Críticas AdoroCinema
3,5
Bom
Uma Família de Dois

Versão francesa

por Francisco Russo

É interessante observar o atual estágio do cinema francês. Com uma produção contínua e um star system próprio, que conta tanto com ícones de apelo mundial - Isabelle Huppert, Juliette Binoche, Marion Cotillard - quanto local - Louis Garrel, Tahar Rahim, Vincent Lindon -, o cinema produzido na França não só valoriza o lado autoral mas também possui um viés industrial, tipicamente hollywoodiano, que se materializa na produção de comédias popularescas e em refilmagens de sucessos estrangeiros. Assim aconteceu com Um Amor à Altura e também com este Uma Família de Dois, versões locais dos latinos Coração de Leão e Não Aceitamos Devoluções. Só que, neste caso, a versão recauchutada conseguiu superar o original.

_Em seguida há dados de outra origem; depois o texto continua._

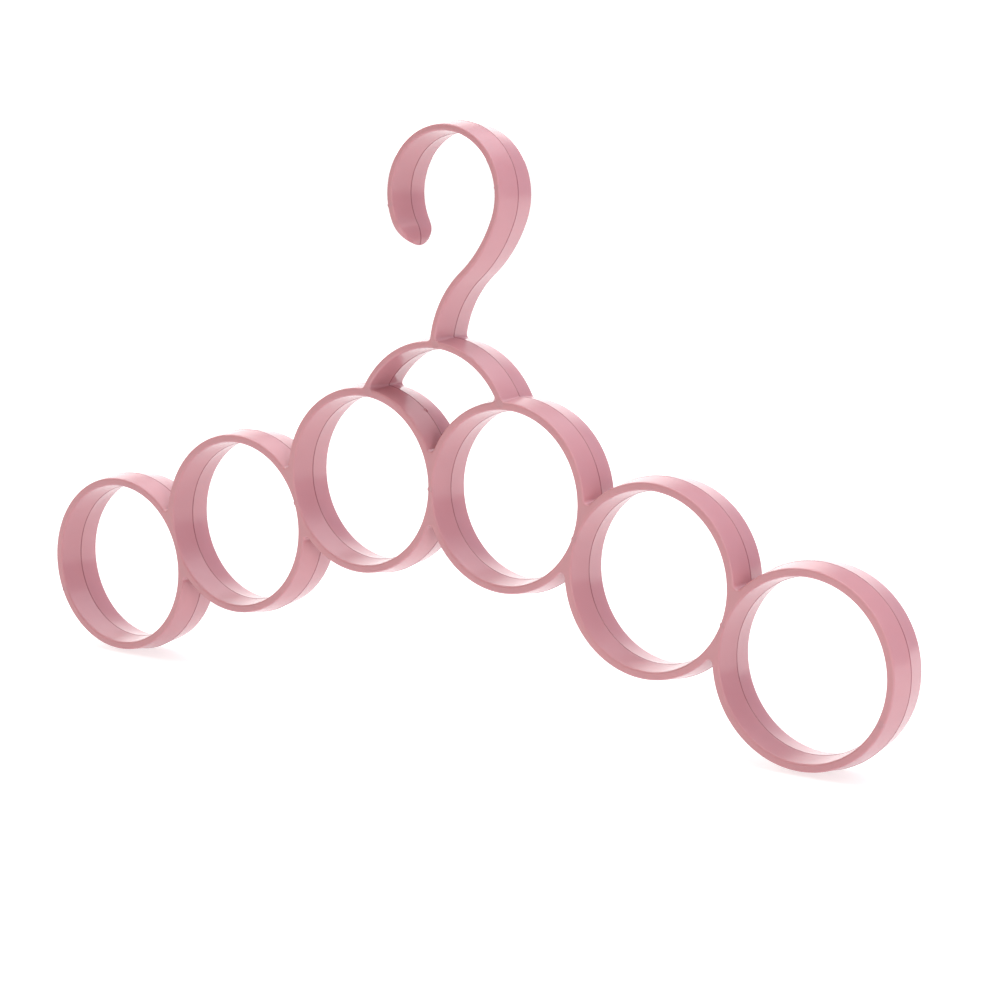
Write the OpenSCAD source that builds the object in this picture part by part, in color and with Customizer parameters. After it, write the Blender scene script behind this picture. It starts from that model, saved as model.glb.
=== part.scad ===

Protagonizado pelo sempre carismático Omar Sy, um dos ícones do atual cinema francês que (ainda) não conseguiu repercussão atuando fora de seu país, o longa-metragem traz exatamente a mesma história da versão estrelada e dirigida por Eugenio Derbez: um homem é surpreendido com um bebê e, desesperado, parte atrás da mãe em outro país. Sem conseguir encontrá-la e sem ter como voltar para casa, precisa dar um jeito de se manter no estrangeiro e cuidar da criança. Detalhe: sem falar a língua local.

Se a versão original investia forte nos clichês típicos dos mexicanos morando na ensolarada California, aqui a situação é replicada a partir de um típico morador da paradisíaca Riviera Francesa tendo que se adaptar a Londres - ou seja, muda-se as cidades mas não o conceito por trás delas. O mesmo vale para a dinâmica afetuosa construída a partir de pai e filha, incluindo o trabalho dele como dublê e a casa criada de olho na diversão dela, assim como a súbita reaparição da mãe na vida de ambos. Nenhuma novidade.

Por mais que Uma Família de Dois siga à risca as mesmas propostas do longa original, a refilmagem ganha pontos preciosos em dois aspectos: a qualidade da produção e do elenco. Se Não Aceitamos Devoluções possuía uma ambientação sem grande apuro técnico e calcada especialmente no perfil de Eugenio Derbez, com seu semblante tristonho/preocupado a la Gato de Botas, aqui pode-se notar um claro capricho na forma como o filme foi rodado, seja na direção de arte ou na própria fotografia, necessariamente mais escura e urbana por retratar a capital inglesa. Da mesma forma, por não ser propriamente um comediante, Omar Sy não possui os cacoetes típicos que, em Derbez, por vezes soam como caricatura - sem falar que Sy é muito melhor ator na alternância entre momentos cômicos e dramáticos, como se pode notar nos anteriores Intocáveis, Samba e Chocolate.

Além disto, o elenco coadjuvante é muito melhor. Se a pequena Gloria Colston transmite o necessário brilho no olhar de sua personagem ao longo do relacionamento com os pais, Uma Família de Dois ainda conta com o divertido Antoine Bertrand - reprisando o batido personagem gay que serve de alívio cômico - e a boa participação de Clémence Poésy, a eterna Fleur Delacour da série Harry Potter, aqui caprichando no olhar arregalado como meio de demonstrar a tensão do momento. Todos servem bem aos seus personagens, fortalecendo ainda mais a narrativa.

Valorizando o aspecto lúdico da história sem carregar no melodrama, Uma Família de Dois é um bom filme que alterna comédia e drama com competência. Bem dirigido por Hugo Gélin e com um elenco coeso, capitaneado por Omar Sy, trata-se de um exemplo (raro) de refilmagem superior à versão original que, além dos explícitos interesses comerciais, também oferece qualidade artística.

Filme visto no Festival Varilux de Cinema Francês 2017.